The prime minister is kidding himself if he thinks people on his (alleged) side of the aisle aren’t feeling this deeply—as a betrayal—and that interview about a Royal Commission into violence against women is perhaps the clearest moment we have yet had in which the Faustian bargain has shown itself.
We await the third act.
Oh gallop slowly, you horses of the night.
—Christopher Marlowe
UPDATE: Apologies, I got my notes muddled in that section about Albanese’s reaction to Sean Kelly. ‘The basic point still holds, but the quote is from a response AA made to an earlier piece Sean Kelly had written. In his most recent Quarterly Essay, Kelly writes: During the Albanese government’s first term, I wrote that it was hard to think of much that would be remembered. Almost half a year into the government’s second term, that hasn’t changed.

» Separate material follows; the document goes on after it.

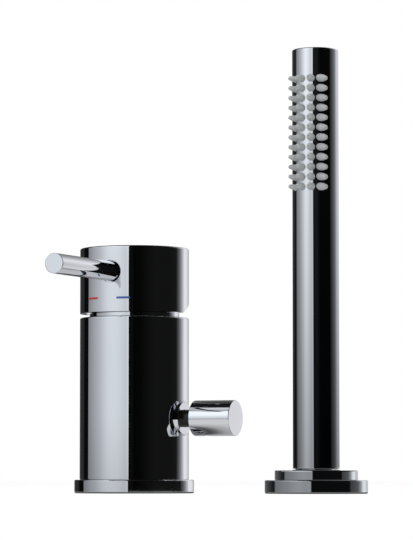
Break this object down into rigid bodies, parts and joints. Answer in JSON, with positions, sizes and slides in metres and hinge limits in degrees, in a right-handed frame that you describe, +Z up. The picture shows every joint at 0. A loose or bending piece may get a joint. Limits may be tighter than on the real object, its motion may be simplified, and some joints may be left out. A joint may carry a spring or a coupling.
{
  "type": "bath mixer",
  "caption": "Deck-mounted cylindrical single-lever bath mixer with a side diverter knob, and a stick hand shower standing upright in a round two-tier holder.",
  "frame": {"origin": "on the mixer's axis, at its underside, on the deck", "axes": "+Z up, -Y towards the user, the way the lever and the spray face, +X towards the hand shower"},
  "size_m": [0.1594, 0.1204, 0.2251],
  "materials": {
    "chrome": "polished",
    "raw_brass": "machined",
    "steel": "machined",
    "grey_silicone": "matt",
    "black_rubber": "matt",
    "ceramic": "lapped",
    "black_plastic": "moulded",
    "white_plastic": "moulded",
    "red_enamel": "gloss",
    "blue_enamel": "gloss"
  },
  "bodies": {
    "root": {"base_flange": "chrome", "base_gasket": "black_rubber", "mixer_body": "chrome", "check_valve_hot": "black_plastic", "check_valve_cold": "black_plastic", "cartridge_base": "white_plastic", "cartridge_seals": "black_rubber", "ceramic_disc_fixed": "ceramic", "cartridge_housing": "white_plastic", "cartridge_nut": "raw_brass", "neck_cover": "chrome", "diverter_gland": "chrome", "holder_flange": "chrome", "holder_gasket": "black_rubber", "holder_collar": "chrome"},
    "carrier": {"cartridge_driver": "white_plastic", "ceramic_disc_moving": "ceramic", "stem_pin": "steel"},
    "handle": {"lever_stem": "steel", "handle_cap": "chrome", "lever_rod": "chrome", "grub_screw": "steel", "hot_mark": "red_enamel", "cold_mark": "blue_enamel"},
    "diverter": {"diverter_knob": "chrome", "diverter_spindle": "raw_brass", "diverter_screw": "steel", "diverter_orings": "black_rubber"},
    "bush": {"guide_bush": "black_plastic"},
    "wand": {"handset_tube": "chrome", "handset_end_cap": "chrome", "nozzle_strip": "grey_silicone", "spray_core": "white_plastic", "handset_inlet": "raw_brass", "inlet_seal": "black_rubber"}
  },
  "joints": [
    {"name": "handle_turn", "type": "hinge", "parent": "root", "child": "carrier", "pos_m": [0, 0, 0.08], "axis": [0, 0, 1], "range_deg": [-45, 45]},
    {"name": "handle_tilt", "type": "hinge", "parent": "carrier", "child": "handle", "pos_m": [0, 0, 0.0874], "axis": [-1, 0, 0], "range_deg": [0, 22]},
    {"name": "diverter_turn", "type": "hinge", "parent": "root", "child": "diverter", "pos_m": [0.03, 0, 0.0385], "axis": [1, 0, 0], "range_deg": [0, 90]},
    {"name": "bush_swivel", "type": "hinge", "parent": "root", "child": "bush", "pos_m": [0.1024, 0, 0.006], "axis": [0, 0, 1], "continuous": true},
    {"name": "wand_lift", "type": "slide", "parent": "bush", "child": "wand", "axis": [0, 0, 1], "range_m": [0, 0.12]}
  ]
}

‘This is the 100th Quarterly Essay. In the ninety-sixth, published late last year, George Megalogenis made use of my rule of three. He put it to Albanese, asking him to react to “the observation that while his government has been busy, it is risk-averse and low-key.” Albanese, he wrote, “bristle[d]” at the suggestion. “He’s wrong,” he said. “He romanticises a mythical land that he lived in once.” In other words, I was holding his government to a false standard.’
Again, apologies.
n=1



Dear Albo,
No matter how much you suck up to Rupert, he's never going to pick you.
I just don’t get it.
Cosying up to an establishment that will dump him like a hot potato to make way for an LNP or even a ON if it gives capital a better rate of profit while simultaneously undermining the left? It’s madness.
From a political perspective, It’s applying short-termist thinking while claiming to take the long-term view. He may be chuckling at ALP dominance as a consequence of the clown show that is the LNP, but the fragmentation of the Right is a poisoned chalice.